— BEGIN Material —

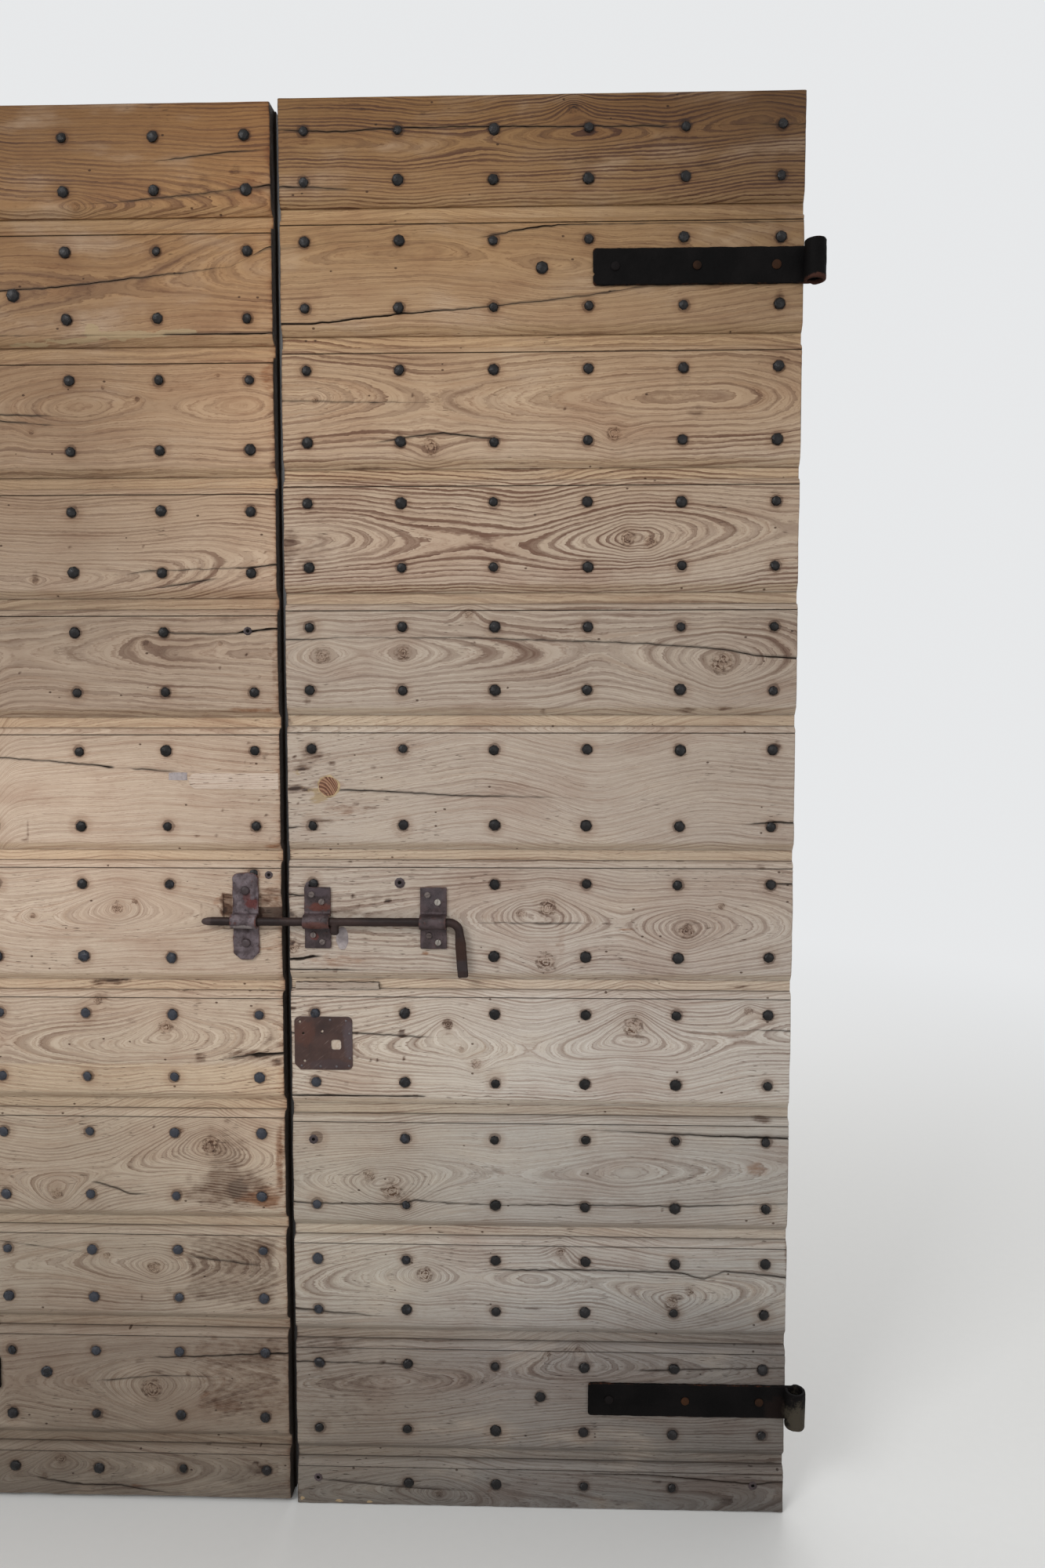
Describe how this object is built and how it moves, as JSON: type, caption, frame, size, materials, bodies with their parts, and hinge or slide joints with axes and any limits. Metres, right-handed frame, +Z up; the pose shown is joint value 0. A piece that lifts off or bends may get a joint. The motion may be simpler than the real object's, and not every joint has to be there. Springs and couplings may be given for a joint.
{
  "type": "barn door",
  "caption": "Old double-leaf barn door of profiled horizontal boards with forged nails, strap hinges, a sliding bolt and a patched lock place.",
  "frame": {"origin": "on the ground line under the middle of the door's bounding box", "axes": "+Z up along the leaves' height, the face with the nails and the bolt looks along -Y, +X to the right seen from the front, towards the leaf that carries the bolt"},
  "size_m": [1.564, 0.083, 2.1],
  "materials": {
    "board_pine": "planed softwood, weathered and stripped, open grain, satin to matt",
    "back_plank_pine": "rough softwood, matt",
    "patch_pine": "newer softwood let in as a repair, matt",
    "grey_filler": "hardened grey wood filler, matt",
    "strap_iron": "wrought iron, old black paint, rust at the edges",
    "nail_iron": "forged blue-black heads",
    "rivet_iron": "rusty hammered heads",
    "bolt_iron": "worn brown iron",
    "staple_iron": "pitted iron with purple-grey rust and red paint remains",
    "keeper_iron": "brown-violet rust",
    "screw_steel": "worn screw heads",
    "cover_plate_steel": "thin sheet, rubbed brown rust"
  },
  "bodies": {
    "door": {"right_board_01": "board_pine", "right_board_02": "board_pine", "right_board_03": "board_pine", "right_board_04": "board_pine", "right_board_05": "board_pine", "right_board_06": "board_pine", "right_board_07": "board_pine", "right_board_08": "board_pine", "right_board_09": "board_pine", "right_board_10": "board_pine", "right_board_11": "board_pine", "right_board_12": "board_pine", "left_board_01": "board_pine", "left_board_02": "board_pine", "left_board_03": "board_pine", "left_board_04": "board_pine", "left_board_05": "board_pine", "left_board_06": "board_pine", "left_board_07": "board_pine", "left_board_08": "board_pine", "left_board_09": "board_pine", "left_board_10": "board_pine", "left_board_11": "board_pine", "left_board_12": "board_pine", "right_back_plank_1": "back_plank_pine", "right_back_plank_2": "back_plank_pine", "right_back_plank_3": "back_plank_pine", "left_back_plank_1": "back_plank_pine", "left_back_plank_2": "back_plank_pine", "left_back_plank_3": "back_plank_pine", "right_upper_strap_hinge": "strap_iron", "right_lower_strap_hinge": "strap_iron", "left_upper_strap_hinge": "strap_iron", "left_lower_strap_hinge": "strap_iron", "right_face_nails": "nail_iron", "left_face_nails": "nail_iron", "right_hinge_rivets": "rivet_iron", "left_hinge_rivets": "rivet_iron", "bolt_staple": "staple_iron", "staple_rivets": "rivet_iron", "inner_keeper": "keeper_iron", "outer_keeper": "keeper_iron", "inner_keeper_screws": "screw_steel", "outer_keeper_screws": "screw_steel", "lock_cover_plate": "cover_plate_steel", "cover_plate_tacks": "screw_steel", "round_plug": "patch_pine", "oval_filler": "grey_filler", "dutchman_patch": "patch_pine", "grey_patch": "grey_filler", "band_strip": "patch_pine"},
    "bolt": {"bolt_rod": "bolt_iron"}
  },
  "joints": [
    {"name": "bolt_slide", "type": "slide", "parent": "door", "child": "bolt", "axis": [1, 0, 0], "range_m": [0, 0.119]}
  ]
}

— END Material —

**Task**:
Extract the data in full. Keep it word for word.

**Solved exercise**:
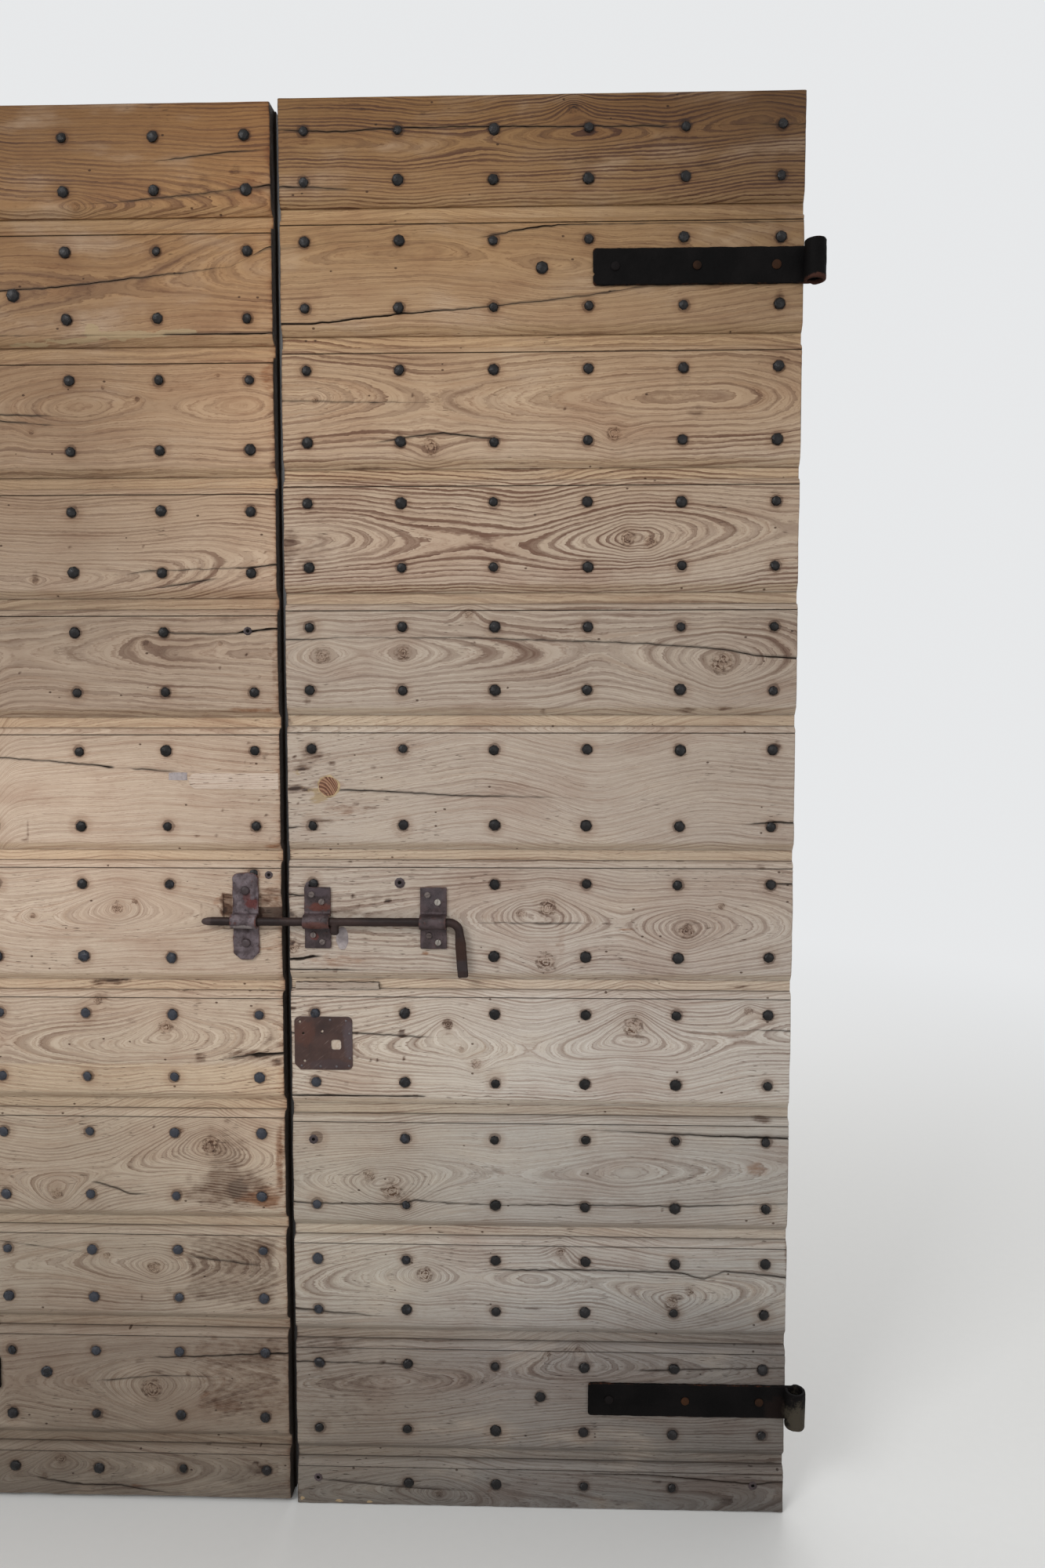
Describe how this object is built and how it moves, as JSON: type, caption, frame, size, materials, bodies with their parts, and hinge or slide joints with axes and any limits. Metres, right-handed frame, +Z up; the pose shown is joint value 0. A piece that lifts off or bends may get a joint. The motion may be simpler than the real object's, and not every joint has to be there. Springs and couplings may be given for a joint.
{
  "type": "barn door",
  "caption": "Old double-leaf barn door of profiled horizontal boards with forged nails, strap hinges, a sliding bolt and a patched lock place.",
  "frame": {"origin": "on the ground line under the middle of the door's bounding box", "axes": "+Z up along the leaves' height, the face with the nails and the bolt looks along -Y, +X to the right seen from the front, towards the leaf that carries the bolt"},
  "size_m": [1.564, 0.083, 2.1],
  "materials": {
    "board_pine": "planed softwood, weathered and stripped, open grain, satin to matt",
    "back_plank_pine": "rough softwood, matt",
    "patch_pine": "newer softwood let in as a repair, matt",
    "grey_filler": "hardened grey wood filler, matt",
    "strap_iron": "wrought iron, old black paint, rust at the edges",
    "nail_iron": "forged blue-black heads",
    "rivet_iron": "rusty hammered heads",
    "bolt_iron": "worn brown iron",
    "staple_iron": "pitted iron with purple-grey rust and red paint remains",
    "keeper_iron": "brown-violet rust",
    "screw_steel": "worn screw heads",
    "cover_plate_steel": "thin sheet, rubbed brown rust"
  },
  "bodies": {
    "door": {"right_board_01": "board_pine", "right_board_02": "board_pine", "right_board_03": "board_pine", "right_board_04": "board_pine", "right_board_05": "board_pine", "right_board_06": "board_pine", "right_board_07": "board_pine", "right_board_08": "board_pine", "right_board_09": "board_pine", "right_board_10": "board_pine", "right_board_11": "board_pine", "right_board_12": "board_pine", "left_board_01": "board_pine", "left_board_02": "board_pine", "left_board_03": "board_pine", "left_board_04": "board_pine", "left_board_05": "board_pine", "left_board_06": "board_pine", "left_board_07": "board_pine", "left_board_08": "board_pine", "left_board_09": "board_pine", "left_board_10": "board_pine", "left_board_11": "board_pine", "left_board_12": "board_pine", "right_back_plank_1": "back_plank_pine", "right_back_plank_2": "back_plank_pine", "right_back_plank_3": "back_plank_pine", "left_back_plank_1": "back_plank_pine", "left_back_plank_2": "back_plank_pine", "left_back_plank_3": "back_plank_pine", "right_upper_strap_hinge": "strap_iron", "right_lower_strap_hinge": "strap_iron", "left_upper_strap_hinge": "strap_iron", "left_lower_strap_hinge": "strap_iron", "right_face_nails": "nail_iron", "left_face_nails": "nail_iron", "right_hinge_rivets": "rivet_iron", "left_hinge_rivets": "rivet_iron", "bolt_staple": "staple_iron", "staple_rivets": "rivet_iron", "inner_keeper": "keeper_iron", "outer_keeper": "keeper_iron", "inner_keeper_screws": "screw_steel", "outer_keeper_screws": "screw_steel", "lock_cover_plate": "cover_plate_steel", "cover_plate_tacks": "screw_steel", "round_plug": "patch_pine", "oval_filler": "grey_filler", "dutchman_patch": "patch_pine", "grey_patch": "grey_filler", "band_strip": "patch_pine"},
    "bolt": {"bolt_rod": "bolt_iron"}
  },
  "joints": [
    {"name": "bolt_slide", "type": "slide", "parent": "door", "child": "bolt", "axis": [1, 0, 0], "range_m": [0, 0.119]}
  ]
}